Seat has tweaked its popular Ibiza. TED WELFORD finds out what it’s like
Seat has hugely adapted its range in recent years. Just five years ago, there was no crossover or SUV option, but today there are three such models to choose from, ranging from the compact Arona all the way up to the seven-seat Tarraco SUV.
But the Spanish firm hasn’t forgotten about its core models – not least the Ibiza, which is the VW Polo-based model that’s accumulated more than six million sales since its debut in 1984.
The latest generation launched in 2017, but four years is a long time in the car world, especially when new versions of rivals like the Vauxhall Corsa and Toyota Yaris have been launched. It’s therefore time for the Ibiza to play a game of catch up.
At face value, not a huge amount that’s new really. There are some new colours, fresh wheel designs and Seat’s latest way of scrawling the model out across the boot lid.
But it’s inside where the majority of changes have been made, with Seat working to lift up the quality and tech levels – things that are increasingly important, even on small cars. It’s why there are softer materials than before, while it also gets a new touchscreen that offers greater connected services.
Engine choice on the Ibiza remains identical as before, as it continues to be available with a trio of 1.0-litre petrol engines.
An entry-level 79bhp ‘MPI’ engine kicks off the range, though the better options are the turbocharged ‘TSI’ units, which – despite having more power – are actually better on fuel. Power outputs for the turbocharged engines are either 94bhp or 108bhp, with our test car using the former, which is predicted to be the best-seller.
In terms of performance, Seat claims a 0-60mph time of 10.7 seconds and a top speed of 116mph, though its efficiency will be the part that impresses most as its 54.3mpg fuel economy figure and CO2 emissions of 118g/km make it the most efficient Ibiza in the line-up.
The Ibiza has always been up there with the best when it comes to the way it drives, and there’s little change here. For those looking for a sportier drive (but without venturing into a hot hatch), it’s worth choosing a model in FR guise, which gets a sportier suspension setup that helps to all but eradicate body roll, and helps to keep the model feeling agile and nimble through the corners. While the 94bhp 1.0-litre petrol engine does need working relatively hard to get the best from it (we’d be tempted to spend £400 more for the 108bhp engine), once you’re up to speed, it’s surprisingly settled, and quite happy to sit at motorway pace with minimal fuss.
The only other thing to bear in mind is that as a result of this sportier suspension setup, the ride is quite firm, and that’s especially emphasised at slower speeds. If you want something more comfortable, it’s worth skipping the FR grade.
As we’ve mentioned, Seat hasn’t done a huge amount to the way the Ibiza looks, with the standard-fit LED lights, new colours (Sapphire Blue and Asphalt Blue) and trio of fresh alloy wheels being the main changes.

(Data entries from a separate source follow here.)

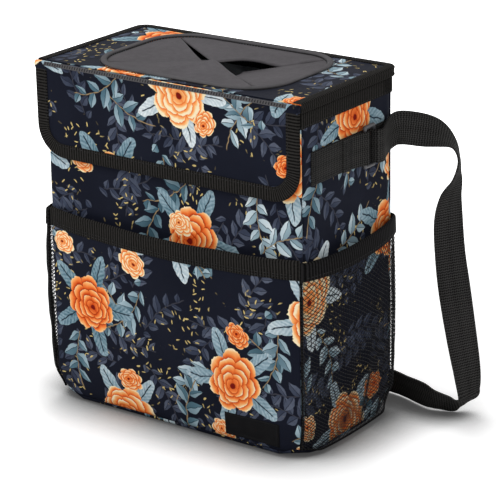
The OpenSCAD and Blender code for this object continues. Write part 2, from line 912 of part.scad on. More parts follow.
module back_petal() {
    petal(angle_to(slit_back_right), angle_to(slit_back_left), 0.985,
        function(u, v) (back_lift * hump(v, 0.75, 0.18) - back_dip * hump(v, 0.36, 0.17)) * pow(1 - u, 1.6) - 1.2 * v);
}

module right_petal() {
    petal(angle_to(slit_front_right), angle_to(slit_back_right), right_end,
        function(u, v) -right_sink * pow(v / right_end, mix(2.5, 1.2, u)));
}

module front_petal() {
    petal(angle_to(slit_front_left), angle_to(slit_front_right), 0.985,
        function(u, v) front_puff * sin(180 * v) * sin(180 * u));
}

// Flap: cloth folded over the lid's front edge, with rounded lower corners
module flap_shape(inset) {
    w = lid_w - 2 * inset;
    r = flap_corner_r - inset;
    low = lid_face_z - flap_l + inset;
    translate([-w / 2, low + r])
        square([w, fold_z - low - r]);
    translate([-w / 2 + r, low])
        square([w - 2 * r, fold_z - low]);
    for (x = [-1, 1])
        translate([x * (w / 2 - r), low + r])
            circle(r);
}

module flap_sheet(inset, t) {
    translate([0, flap_y + t / 2, 0])
        rotate([90, 0, 0])
            linear_extrude(t)
                flap_shape(inset);
}

module flap_panel() {
    color(cloth_color) {
        flap_sheet(bind_t, flap_t);
        translate([-lid_w / 2 + bind_t, flap_y, fold_z])
            rotate([0, 90, 0])
                cylinder(r = fold_r, h = lid_w - 2 * bind_t);
    }
}

module flap_binding() {
    over = flap_t + 2 * bind_t;
    color(bind_color)
        difference() {
            flap_sheet(0, over);
            flap_sheet(bind_t, flap_t);
            translate([0, flap_y + over, 0])
                rotate([90, 0, 0])
                    linear_extrude(2 * over)
                        flap_shape(flap_bind_w);
            translate([-lid_w / 2 - 1, flap_y - fold_r - 1, fold_z - fold_r - run_gap])
                cube([lid_w + 2, 2 * fold_r + 2, 2 * fold_r]);
        }
}

base_panel();
front_panel();
back_panel();
left_panel();
right_panel();
base_board();
front_board();
back_board();
left_board();
right_board();
inner_liner();
rim_band();
front_pocket();
front_pocket_binding();
label_patch();
left_net();
right_net();
left_net_binding();
right_net_binding();
left_tab();
right_tab();
left_ring();
right_ring();
shoulder_strap();
loop_strip();
lid_hinge_tape();
lid_panel();
lid_board();
lid_lining();
lid_binding();
opening_piping();
left_petal();
back_petal();
right_petal();
front_petal();
flap_panel();
flap_binding();
hook_strip();
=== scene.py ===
"""Car trash bin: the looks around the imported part. Lengths in the geometry code are in millimetres."""
import math

import bmesh
import bpy
import numpy as np
from mathutils import Matrix, Vector


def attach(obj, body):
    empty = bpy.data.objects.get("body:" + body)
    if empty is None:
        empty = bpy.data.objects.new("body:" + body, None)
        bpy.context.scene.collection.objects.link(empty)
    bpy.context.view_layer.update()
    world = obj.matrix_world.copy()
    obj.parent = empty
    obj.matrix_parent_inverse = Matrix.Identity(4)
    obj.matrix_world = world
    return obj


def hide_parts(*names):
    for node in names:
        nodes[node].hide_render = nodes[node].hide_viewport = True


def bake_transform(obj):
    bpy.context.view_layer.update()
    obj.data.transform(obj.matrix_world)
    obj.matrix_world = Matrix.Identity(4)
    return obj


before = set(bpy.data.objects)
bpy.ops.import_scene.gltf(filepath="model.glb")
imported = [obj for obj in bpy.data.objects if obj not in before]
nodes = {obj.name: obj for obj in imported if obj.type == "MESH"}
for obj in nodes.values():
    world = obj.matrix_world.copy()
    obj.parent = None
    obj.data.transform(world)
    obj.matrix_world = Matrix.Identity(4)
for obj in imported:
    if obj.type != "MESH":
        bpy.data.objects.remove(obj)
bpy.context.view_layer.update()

MM = 0.001
PI = math.pi

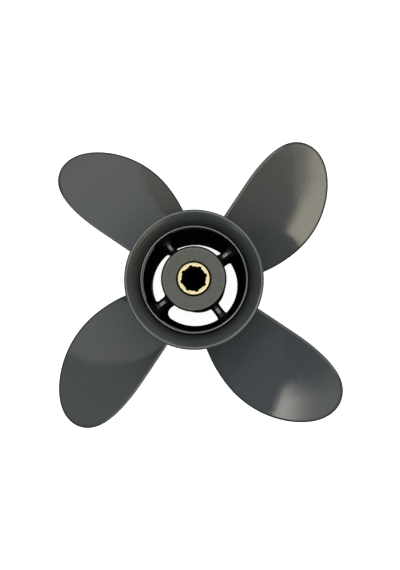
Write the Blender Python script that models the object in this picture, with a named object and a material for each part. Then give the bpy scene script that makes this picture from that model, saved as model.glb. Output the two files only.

However, given the Ibiza is still able to hold its own in the looks department, you can’t blame the Spanish marque for not wanting to mess with its formula too much. With its sharp creased lines, sporty bumpers and minimal overhangs, it helps to give the impression that the Ibiza is sportier than it actually is – not a bad thing in our book.
But it’s the cabin where the bulk of the Ibiza’s revisions have been made, and though this Seat’s interior was by no means bad before, it’s certainly a great improvement. The new 9.2-inch touchscreen uses Seat’s latest software and is slick to operate, with crystal-clear graphics – something that couldn’t always be said in the past. Seat Connect app integration allows remote access of the vehicle (if you want to check you’ve locked the doors, for example), while wireless Apple CarPlay and Android Auto is a welcome addition.
The other area where the Ibiza scores lots of points is interior space, as it offers the levels of roominess you’d normally expect from the class above. With a 355-litre boot and plenty of room for adults to sit comfortably in the rear, it’s impressively vast for a supermini.
It’s safe to say Seat’s tweaks to the Ibiza are impressively mild, and are the kind of updates you’d usually get from a model year revision rather than a full ‘facelift’. However, if what you’ve got already is good, do you need to change just for the sake of it?
It’s easy to see Seat’s logic then, and the changes that have been made to bolster cabin quality and standard equipment levels are welcome. With the Ibiza being one of the best in its class to drive, one of the roomiest and representing good value for money, it continues to be one of the best all-round small cars on the market.